Assassin’s Creed Discovery Tour

The epic video game adds a virtual museum tour of ancient Egyptian sites.

Assassin’s Creed: Origins, the latest in the popular video game series, takes place within a giant simulation of ancient Egypt, circa 50 BC. In the game, players guide an assassin from the deserts to the Nile as he avenges the death of his son, crossing paths with Cleopatra, Ptolemy, and Caesar along the way.

Recently, a surprise software update introduced Discovery Tour, a new feature that adds virtual museum tours to the game, exploring the history, geography, and anthropology of the era. After logging more hours in the main game than I’d care to admit, I decided to give it a spin.

Discovery Tour

Origins is the latest entry in Ubisoft’s Assassin’s Creed series, which tells lightly interconnected stories of fictional assassins throughout history. The games implement an ‘open-world’ structure based on large maps; players can guide their avatar assassin freely across the landscape, taking on any missions that cross their paths.

The games are noted for their highly-detailed environments, from ancient Damascus and Jerusalem in the original game through Renaissance Italy, Revolutionary-War America, and most recently, Victorian London. Origins expands the scope, presenting an enormous game map of more than 100 square kilometers that encompasses a wide swath of the Egyptian landscape, from the Nile Delta to the Qattara Depression, from Memphis to Alexandria. Completing the entire game takes roughly 100 hours.
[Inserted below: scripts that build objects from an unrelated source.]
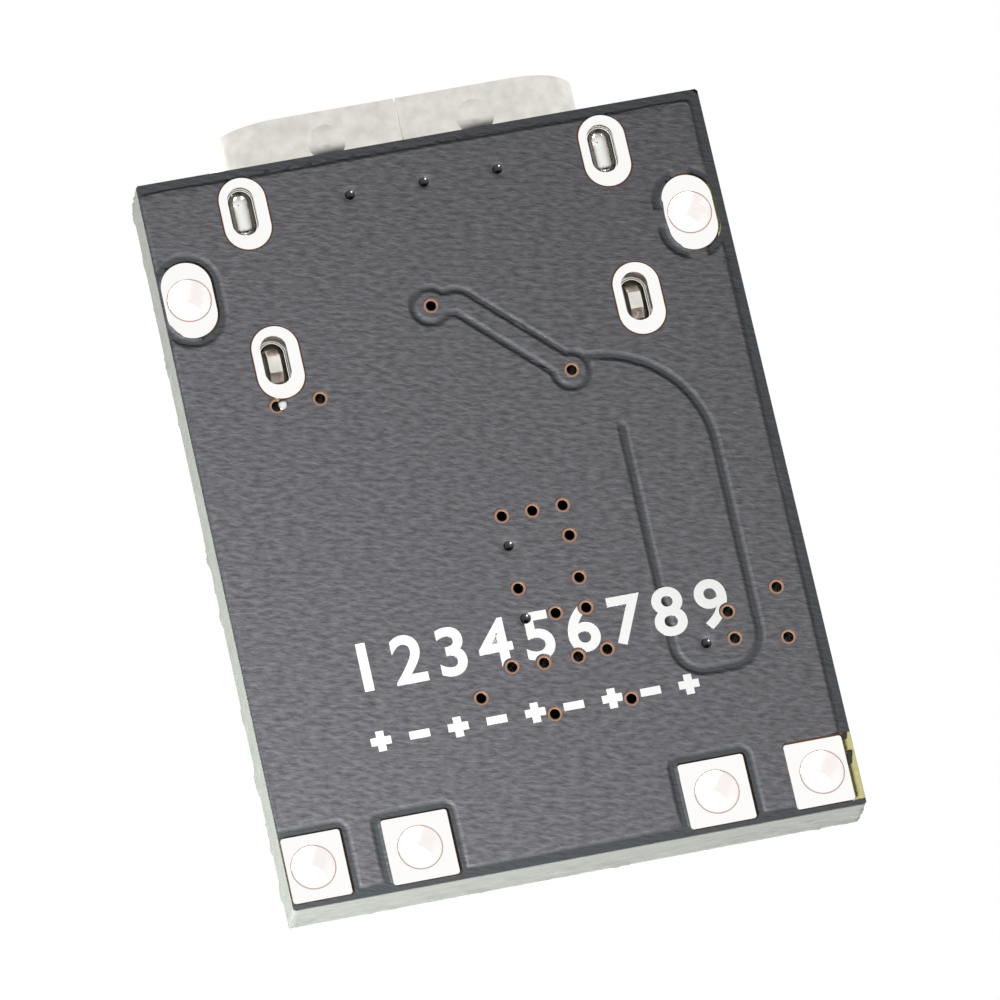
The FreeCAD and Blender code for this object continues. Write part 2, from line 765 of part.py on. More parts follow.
def socket_insulator(plate, contacts):
    """The moulded block that closes the shell's rear, with the tongue that stands out of it."""
    gap = insulator_clearance
    start = rear_y + insulator_setback
    plug = stadium(
        shell_width - 2 * sheet - 2 * gap, shell_height - 2 * sheet - 2 * gap, start, insulator_front
    )
    foot_end = rear_y + tail_opening_length - gap
    half = tail_opening_width / 2 - gap
    foot = block(
        socket_x - half, socket_x + half, start, foot_end, board_top + gap, board_top + shell_height / 2
    )
    root = tongue_middle(root_thickness, root_width, start, insulator_front + root_length)
    tongue = tongue_middle(tongue_thickness, tongue_width, start, tongue_tip)
    nose = [
        e
        for e in tongue.Edges
        if abs(e.Vertexes[0].Y - tongue_tip) < 0.001
        and abs(e.Vertexes[-1].Y - tongue_tip) < 0.001
        and abs(e.Vertexes[0].Z - e.Vertexes[-1].Z) < 0.001
    ]
    tongue = tongue.makeFillet(tongue_nose_radius, nose)
    body = plug.multiFuse([foot, root, tongue])
    pegs = []
    for x, y in peg_slots():
        low = y - peg_width / 2 - peg_relief
        high = y + peg_width / 2 + peg_relief
        pegs.append(block(x - shell_height / 2, x + shell_height / 2, low, high, board_top, board_top + sheet))
    return body.cut([plate] + contacts + pegs)


def placed(shape, place, turn):
    """A shape that was made about the Z axis, turned by some degrees and moved to its place."""
    moved = shape.copy()
    moved.rotate(V(0, 0, 0), V(0, 0, 1), turn)
    moved.translate(V(place[0], place[1], 0))
    return moved


def land_plate(x0, x1, y0, y1):
    """A copper land between two corners."""
    return block(x0, x1, y0, y1, core_top, land_top)


def solder_plate(x0, x1, y0, y1):
    """Solder that fills a land's window."""
    return block(x0, x1, y0, y1, land_top, board_top)


def gull_lead(body_edge, tip, mid_z, width):
    """A formed lead that leaves the body level and drops to a flat foot on the board."""
    half = lead_thickness / 2
    knee = body_edge + shoulder
    heel = tip - foot_length
    outline = [
        (body_edge, mid_z + half),
        (knee + half, mid_z + half),
        (heel + half, board_top + lead_thickness),
        (tip, board_top + lead_thickness),
        (tip, board_top),
        (heel - half, board_top),
        (knee - half, mid_z - half),
        (body_edge, mid_z - half),
    ]
    return prism_xz(outline, -width / 2, width / 2)


def leaded_chip(size, span, pitch, lead_width, lead_count, place, turn):
    """A moulded chip with rows of formed leads, the lands below them and their solder."""
    across, along, height = size
    mid_z = board_top + (standoff + height) / 2
    inner_across = across - 2 * body_draft
    inner_along = along - 2 * body_draft
    lower = frustum(inner_across, inner_along, board_top + standoff, across, along, mid_z)
    upper = frustum(across, along, mid_z, inner_across, inner_along, board_top + height)
    mark = rod(
        -across / 2 + pin_mark_inset,
        along / 2 - pin_mark_inset,
        pin_mark_radius,
        board_top + height - pin_mark_depth,
        board_top + height,
    )
    body = lower.fuse(upper).cut(mark)

    tip = span / 2
    lead = gull_lead(across / 2, tip, mid_z, lead_width)
    heel_x = tip - foot_length - land_heel
    toe_x = tip + land_toe
    half = lead_width / 2 + land_side
    land = land_plate(heel_x, toe_x, -half, half)
    fillet_outline = [
        (tip, board_top),
        (toe_x - land_side, board_top),
        (tip, board_top + joint_height),
    ]
    joint = solder_plate(heel_x, toe_x, -half, half)
    joint = joint.fuse(prism_xz(fillet_outline, -lead_width / 2, lead_width / 2))
    sets = {"leads": [], "lands": [], "joints": []}
    for row_turn in (0, 180):
        for index in range(lead_count):
            y = (index - (lead_count - 1) / 2) * pitch
            for key, shape in (("leads", lead), ("lands", land), ("joints", joint)):
                copy = shape.copy()
                copy.translate(V(0, y, 0))
                copy.rotate(V(0, 0, 0), V(0, 0, 1), row_turn)
                sets[key].append(placed(copy, place, turn))
    return placed(body, place, turn), sets["leads"], sets["lands"], sets["joints"]


def end_lands(length, width, end_length, height):
    """Lands and concave solder joints at both ends of a two-ended part."""
    inner_x = length / 2 - end_length
    outer_x = length / 2 + chip_toe
    half = width / 2
    lands = []
    joints = []
    top = board_top + height
    for turn in (0, 180):
        land = land_plate(inner_x, outer_x, -half, half)
        joint = solder_plate(inner_x, outer_x, -half, half)
        face = V(length / 2, -half, top)
        edge = V(outer_x - land_side, -half, board_top)
        corner = V(length / 2, -half, board_top)
        pull = corner + (face - corner) * fillet_fullness + (edge - corner) * fillet_fullness
        curve = Part.BezierCurve()
        curve.setPoles([face, pull, edge])
        outline = [
            curve.toShape(),
            Part.makeLine(edge, corner),
            Part.makeLine(corner, face),
        ]
        joint = joint.fuse(Part.Face(Part.Wire(outline)).extrude(V(0, width, 0)))
        for shape, group in ((land, lands), (joint, joints)):
            shape.rotate(V(0, 0, 0), V(0, 0, 1), turn)
            group.append(shape)
    return lands, joints


def two_ended_part(size, place, turn):
    """A ceramic block with a metal cap on each end, with its lands and solder."""
    length, width, height, end_length = size
    body = block(
        end_wrap - length / 2,
        length / 2 - end_wrap,
        end_wrap - width / 2,
        width / 2 - end_wrap,
        board_top + end_wrap,
        board_top + height - end_wrap,
    )
    ends = []
    for side in (-1, 1):
        reach = sorted((side * length / 2, side * (length / 2 - end_length)))
        cap = block(reach[0], reach[1], -width / 2, width / 2, board_top, board_top + height)
        ends.append(placed(cap.cut(body), place, turn))
    lands, joints = end_lands(length, width, end_length, height * joint_rise)
    lands = [placed(shape, place, turn) for shape in lands]
    joints = [placed(shape, place, turn) for shape in joints]
    return placed(body, place, turn), ends, lands, joints


def lamp(place, turn):
    """An indicator lamp: a thin base, metal wrapped round its ends, and a clear moulded cap."""
    base = block(
        end_wrap - lamp_length / 2,
        lamp_length / 2 - end_wrap,
        -lamp_width / 2,
        lamp_width / 2,
        board_top + end_wrap,
        board_top + lamp_base_height,
    )
    ends = []
    for side in (-1, 1):
        reach = sorted((side * lamp_length / 2, side * (lamp_length / 2 - lamp_end_length)))
        top = board_top + lamp_base_height + end_wrap
        wrap = block(reach[0], reach[1], -lamp_width / 2, lamp_width / 2, board_top, top)
        ends.append(placed(wrap.cut(base), place, turn))
    cap_base = board_top + lamp_base_height
    cap_length = lamp_length - 2 * lamp_end_length
    cap = frustum(
        cap_length,
        lamp_width,
        cap_base,
        cap_length - 2 * lamp_cap_draft,
        lamp_width - 2 * lamp_cap_draft,
        cap_base + lamp_cap_height,
    )
    lands, joints = end_lands(lamp_length, lamp_width, lamp_end_length, lamp_base_height)
    lands = [placed(shape, place, turn) for shape in lands]
    joints = [placed(shape, place, turn) for shape in joints]
    return placed(base, place, turn), ends, placed(cap, place, turn), lands, joints


def tail_lands():
    """Lands and solder under the tails of the socket's contacts."""
    lands = []
    joints = []
    for offset, width, _ in socket_contacts.values():
        x = socket_x + offset
        half = width / 2 + land_side
        y0 = tail_y - tail_toe
        y1 = y0 + tail_land_length
        lands.append(land_plate(x - half, x + half, y0, y1))
        outline = [
            (tail_y, board_top),
            (tail_y, board_top + joint_height),
            (y0 + land_side, board_top),
        ]
        joint = solder_plate(x - half, x + half, y0, y1)
        joints.append(joint.fuse(prism_yz(outline, x - width / 2, x + width / 2)))
    return lands, joints


def build():
    """Every node of the module by name, as one shape or a list of like solids."""
    nodes = {}
    pads = [wire_pad(name) for name in wire_pads]
    nodes.update(zip(wire_pads, pads))
    rings = [peg_ring(x, y) for x, y in peg_slots()]
    ring_names = ("peg_ring_front_right", "peg_ring_front_left", "peg_ring_rear_right", "peg_ring_rear_left")
    nodes.update(zip(ring_names, rings))

    contacts = {name: socket_contact(name) for name in socket_contacts}
    nodes.update(contacts)
    nodes["socket_shell"] = socket_shell()
    nodes["socket_latch_plate"] = latch_plate()
    nodes["socket_insulator"] = socket_insulator(nodes["socket_latch_plate"], list(contacts.values()))

    lands, joints = tail_lands()
    joints += [peg_solder(x, y) for x, y in peg_slots()]
    chips = {
        "charger": leaded_chip(
            charger_size,
            charger_span,
            charger_pitch,
            charger_lead_width,
            charger_lead_count,
            (charger_x, charger_y),
            0,
        ),
        "transistor": leaded_chip(
            transistor_size,
            transistor_span,
            transistor_pitch,
            transistor_lead_width,
            transistor_lead_count,
            (transistor_x, transistor_y),
            0,
        ),
        "protector": leaded_chip(
            protector_size,
            protector_span,
            protector_pitch,
            protector_lead_width,
            protector_lead_count,
            protector_place,
            90,
        ),
    }
    for name, (body, leads, chip_lands, chip_joints) in chips.items():
        nodes[name + "_body"] = body
        nodes[name + "_leads"] = leads
        lands += chip_lands
        joints += chip_joints
    for name, (size, x, y) in list(resistors.items()) + list(capacitors.items()):
        turn = 90 if name in upright_parts else 0
        body, ends, part_lands, part_joints = two_ended_part(size, (x, y), turn)
        nodes[name + "_body"] = body
        nodes[name + "_ends"] = ends
        lands += part_lands
        joints += part_joints
    for name, place in lamps.items():
        base, ends, cap, part_lands, part_joints = lamp(place, 90)
        nodes[name + "_base"] = base
        nodes[name + "_ends"] = ends
        nodes[name + "_cap"] = cap
        lands += part_lands
        joints += part_joints
    nodes["component_lands"] = lands
    nodes["solder_joints"] = joints

    nodes["glass_fibre_core"] = glass_fibre_core()
    nodes["etched_copper"] = copper_layer(pads, rings)
    nodes["solder_mask_back"] = back_mask(nodes["etched_copper"], pads, rings)
    nodes["solder_mask_front"] = front_mask(nodes["etched_copper"], pads, rings, lands)
    return nodes


os.makedirs("parts", exist_ok=True)
for node_name, node_shape in build().items():
    if isinstance(node_shape, list):
        node_shape = Part.makeCompound(node_shape)
    node_shape.exportStep(f"parts/{node_name}.step")
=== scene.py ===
import math

import bmesh
import bpy
from bpy.props import FloatProperty, FloatVectorProperty, IntProperty, PointerProperty
from mathutils import Matrix, Vector, noise
from mathutils.bvhtree import BVHTree


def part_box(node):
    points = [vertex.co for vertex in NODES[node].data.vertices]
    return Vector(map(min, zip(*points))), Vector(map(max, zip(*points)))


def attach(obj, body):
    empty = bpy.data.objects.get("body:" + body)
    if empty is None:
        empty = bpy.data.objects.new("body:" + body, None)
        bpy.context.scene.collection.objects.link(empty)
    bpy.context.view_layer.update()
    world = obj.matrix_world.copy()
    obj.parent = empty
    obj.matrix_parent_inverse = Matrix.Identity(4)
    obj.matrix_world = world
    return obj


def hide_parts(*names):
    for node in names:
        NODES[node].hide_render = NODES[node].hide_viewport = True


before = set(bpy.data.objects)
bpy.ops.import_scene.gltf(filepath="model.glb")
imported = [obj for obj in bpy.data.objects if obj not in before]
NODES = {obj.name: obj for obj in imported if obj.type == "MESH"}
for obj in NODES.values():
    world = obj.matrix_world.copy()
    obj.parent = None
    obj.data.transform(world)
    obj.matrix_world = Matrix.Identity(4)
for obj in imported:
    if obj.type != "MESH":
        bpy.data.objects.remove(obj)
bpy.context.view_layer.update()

bl_info = {
    "name": "Lithium battery charger module",
    "version": (1, 0, 0),
    "blender": (4, 5, 0),
    "location": "3D View > Sidebar > Charger module",
    "description": "Finishes a small charging board with a Type-C socket, seen from its bare back",
    "category": "Object",
}

MM = 0.001
NEAR = 0.002 * MM  # heights that differ by less are the same level
MERGED = 0.0001 * MM  # points that lie closer become one
UPRIGHT = 0.1  # the normal of a wall rises or falls by less than this
DOWN = -0.9  # the normal of a face that looks down falls by more than this
ROUND_SIDES = 32
BOWL = ((1, 0), (0.75, 0.3), (0.4, 0.5), (0, 0.57))  # a pooled bottom's points, as shares of its via's radius
TEAR_NOISE = (0.7, 2.0, 3)  # how fast finer tears fade, how much finer each layer is, and how many there are
DIGIT_SHARE = 0.7  # a digit's height as a share of its type's size


def linear(hex_colour):
    """An sRGB hex colour as the linear colour that a shader takes."""
    channels = [int(hex_colour[i : i + 2], 16) / 255 for i in (1, 3, 5)]
    curved = [c / 12.92 if c <= 0.04045 else ((c + 0.055) / 1.055) ** 2.4 for c in channels]
    return (*curved, 1.0)


def colour_property(name, description, hex_colour):
    """A colour that a user can change."""
    return FloatVectorProperty(
        name=name, description=description, subtype="COLOR", size=4, min=0, max=1, default=linear(hex_colour)
    )


def length_property(name, description, millimetres):
    """A length that a user can change."""
    return FloatProperty(name=name, description=description, unit="LENGTH", default=millimetres * MM)


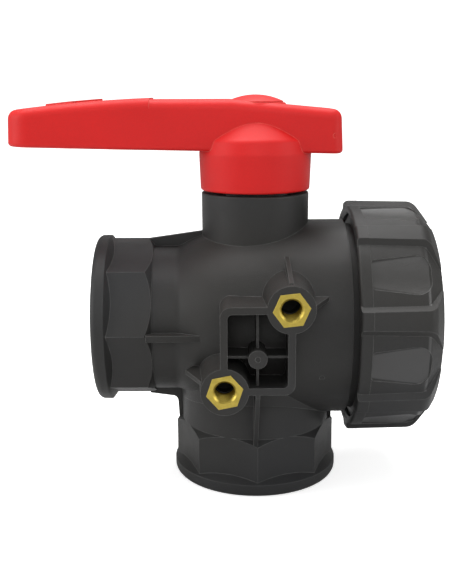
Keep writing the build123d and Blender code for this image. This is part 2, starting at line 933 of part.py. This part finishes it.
with BuildPart() as handle_cap:
    with BuildSketch(Plane.XZ):
        with BuildLine():
            Polyline(
                (0, cap_top),
                (0, cap_seat - 1.6),
                (pocket_r - 0.05, cap_seat - 1.6),
                (pocket_r - 0.05, cap_seat),
                (cap_r, cap_seat),
                (cap_r, cap_rim),
            )
            ThreePointArc((cap_r, cap_rim), (cap_r / 2, dome_mid_z), (0, cap_top))
        make_face()
    revolve(axis=Axis.Z)

pieces = {
    "valve_body": valve_body,
    "insert_upper": insert_upper,
    "insert_lower": insert_lower,
    "ball": ball,
    "stem": stem,
    "stem_oring_lower": stem_oring_lower,
    "stem_oring_upper": stem_oring_upper,
    "stem_thrust_washer": stem_thrust_washer,
    "seat_left": seat_left,
    "seat_right": seat_right,
    "seat_oring_left": seat_oring_left,
    "seat_oring_right": seat_oring_right,
    "seat_carrier": seat_carrier,
    "seat_carrier_oring": seat_carrier_oring,
    "end_connector": end_connector,
    "end_connector_oring": end_connector_oring,
    "union_nut": union_nut,
    "handle_lever": handle_lever,
    "handle_washer": handle_washer,
    "handle_screw": handle_screw,
    "handle_cap": handle_cap,
}
for name, piece in pieces.items():
    piece.part.label = name
    export_step(piece.part, f"parts/{name}.step")
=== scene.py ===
"""Looks of the three-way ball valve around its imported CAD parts: threads, materials, studio and camera.

Everything is in metres, in the part's own frame: the origin is the centre of the bottom port's face,
+Z runs up the stem, +X towards the union nut, and the fixing face looks -Y.
"""

import json
from math import cos, pi, radians, sin, tau

import bpy
from mathutils import Matrix, Vector


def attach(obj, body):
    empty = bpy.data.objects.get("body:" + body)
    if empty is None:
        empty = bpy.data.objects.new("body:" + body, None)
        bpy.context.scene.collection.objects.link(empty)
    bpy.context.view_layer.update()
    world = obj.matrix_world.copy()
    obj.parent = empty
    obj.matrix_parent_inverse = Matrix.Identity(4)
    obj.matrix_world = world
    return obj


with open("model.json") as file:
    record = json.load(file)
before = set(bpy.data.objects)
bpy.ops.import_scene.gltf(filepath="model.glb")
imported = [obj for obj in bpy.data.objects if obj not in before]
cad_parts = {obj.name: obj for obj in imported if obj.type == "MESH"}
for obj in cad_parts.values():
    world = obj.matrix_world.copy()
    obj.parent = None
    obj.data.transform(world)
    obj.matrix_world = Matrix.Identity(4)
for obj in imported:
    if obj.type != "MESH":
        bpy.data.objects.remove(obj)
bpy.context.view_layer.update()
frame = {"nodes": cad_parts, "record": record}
nodes = frame["nodes"]
mounts = {mount["name"]: mount for mount in frame["record"]["mounts"]}

# ---- Camera -------------------------------------------------------------------------------

camera_place = Vector((-0.01452, -0.40213, 0.17598))
camera_down = 0.2218
camera_right = 0.0027
camera_roll = -0.0065
camera_lens = 54.73
camera_sensor = 36.0
camera_near = 0.01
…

While the scale of these settings is necessarily condensed compared to their real-world counterparts, the designers have made extraordinary efforts to research their subject matter and reproduce the settings as accurately as possible. The Discovery Tour provides an opportunity to take one’s time exploring this immersive world without facing the violent chaos of the original game.

On entering the Discovery Tour mode, the user is presented with 75 individual tours in 5 categories: Egypt, Pyramids, Alexandria, Daily Life, and Romans; each of these tours lasts between 2 and 20 minutes, making for more than six total hours of additional content.

To begin a tour, users select one of the game’s many characters and travel to its starting location. From here, they maneuver their avatar along a glowing line that connects all the tour stops. At each stop, a voice over provides narration while the camera shifts to direct the user’s focus. Most stops have additional supporting images, ranging from ancient art and artifacts to contemporary maps and illustrations.

Claiming the Throne

The nature of each tour varies depending on the content. A tour about Cleopatra walks you past vignettes of key moments in her history, played out by 3D characters in a style approximating Disney animatronics. A construction tour takes you through a quarry, illustrating the processes by which limestone was cut and transported to build the pyramids.

Some tours are more successful than others. Walking tours of deserts and boat tours of the Nile are poorly suited to the scale and scope of their subjects. These might have been more successful by breaking the format and allowing users to fly above the map for a big-picture view. The Daily Life tours, which cover topics ranging from farming to religion, reminded me of aging anthropology dioramas at AMNH; the context is clear, but the presentation is uninspiring.

Tours that focus on the architecture of the pyramids and cities seem to work best, as they take advantage of the walking format and draw attention to the detailed, immersive environments. The narration concedes, though, that the game’s designers interpolated the appearance of many of the structures, as historical records are limited.

I found the Discovery Tour feature to be a nice addition to the game, and a good way for the designers to repurpose the thousands of hours they’ve spent recreating the ancient world. It would be fantastic in VR – there are currently no plans to implement this, but a few creative hackers have tried their hands at it.

The information presented seems solid and well researched, and the production values are high, but I’m curious if this was developed with any input from museum educators or interpreters. The scripts are heavy on detail, but flat. There are no attempts to engage the user through inquiry; no prompts to look more closely, to compare the ancient world with our own, or to really think about what we’re seeing. There’s a stodginess to the structure; perhaps it’s trying too hard to be taken seriously.

The Divine Pharaoh

And for a videogame-based experience, it’s surprisingly non-interactive. Yes, you navigate from location to location (much like you would on a museum audio tour), but once you reach your destination, you pause while you listen to the voice over. You can zoom in on the related image, but you spend an awful lot of time waiting for the guide to stop talking.

And so the Discovery Tours often suffer from the worst gaming sin imaginable: they are boring. I played about a third of the tours, and learned quite a bit, but I gained a deeper understanding of ancient Egypt’s history, landscape, and daily life from playing the game itself. The game drew me back to it, while the tours seemed like work.

I hope that if Ubisoft incorporates this feature into upcoming games, they’ll expand upon it with more creative, interactive pedagogical techniques. The Discovery Tour should leverage the game’s keen use of play and engagement – not interrupt it.